We've all heard that school is the best years of our lives - have we not also all heard that kids are cruel? Or witnessed that cruelty? They can be assholes - to each other even more so than outsiders. Trust me, I was one, and even though I spend most of my time keeping my head down and avoiding being targeted, I did my fair shair of asshole things.

The thing is, I look at some of the behaviour people demonstrate long after high school, and a lot of it hasn't actually changed that much.

Why would it, in fairness? Sure, we grow up - our tastes change - we pick up responsibilities and learn how to cope with them, we learn hard lessons and have life experiences both good and bad. Our mentality has already been shaped, though; and unshaping it is hard work, sometimes harder than people are willing to work toward.

Xenophobia is a high school behaviour, which develops even earlier than that - as social structures get formed they decide that some things are okay and some things aren't, and anything different or weird is a very obvious target.
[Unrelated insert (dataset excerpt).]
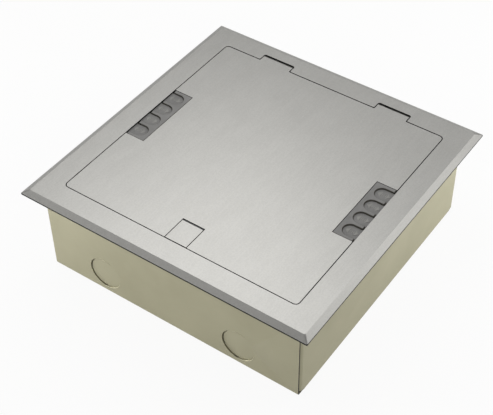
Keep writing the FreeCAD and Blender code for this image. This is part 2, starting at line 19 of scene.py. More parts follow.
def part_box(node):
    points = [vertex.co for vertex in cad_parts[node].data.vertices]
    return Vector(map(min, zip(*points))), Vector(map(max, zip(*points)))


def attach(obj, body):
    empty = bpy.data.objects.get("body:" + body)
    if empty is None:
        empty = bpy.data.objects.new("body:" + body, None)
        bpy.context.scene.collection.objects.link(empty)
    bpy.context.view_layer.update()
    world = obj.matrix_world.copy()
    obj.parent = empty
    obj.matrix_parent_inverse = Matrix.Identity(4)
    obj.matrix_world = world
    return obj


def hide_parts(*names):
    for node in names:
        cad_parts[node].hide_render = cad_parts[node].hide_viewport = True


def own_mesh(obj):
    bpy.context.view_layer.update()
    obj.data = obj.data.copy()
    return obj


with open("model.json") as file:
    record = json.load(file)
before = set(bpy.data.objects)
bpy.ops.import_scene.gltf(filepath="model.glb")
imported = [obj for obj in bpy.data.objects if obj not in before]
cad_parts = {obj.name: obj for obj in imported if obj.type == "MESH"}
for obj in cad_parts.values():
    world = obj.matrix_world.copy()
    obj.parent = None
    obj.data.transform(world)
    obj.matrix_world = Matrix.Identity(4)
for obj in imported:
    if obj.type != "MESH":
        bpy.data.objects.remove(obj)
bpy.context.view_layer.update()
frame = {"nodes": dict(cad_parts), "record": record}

That can last - that can stick around, especially if unchallenged. Likewise, the power politics of the playground; alphas beating their chests, social climbers belittling others, unspoken rules being set and those who don't follow them being mocked. Now what I've just described could happen anywhere at any age after middle school. Admit it: you've been in places like that, or at least heard of them.

We were all in a state of constant insecurity once. We learned some lessons that hurt a hell of a lot, and we picked up some habits that don't help us very much in adult life. It's hard to break a habit. Trust me, I know.

If only we could recognise it in ourselves and do something constructive about it...maybe we'd all be a little happier.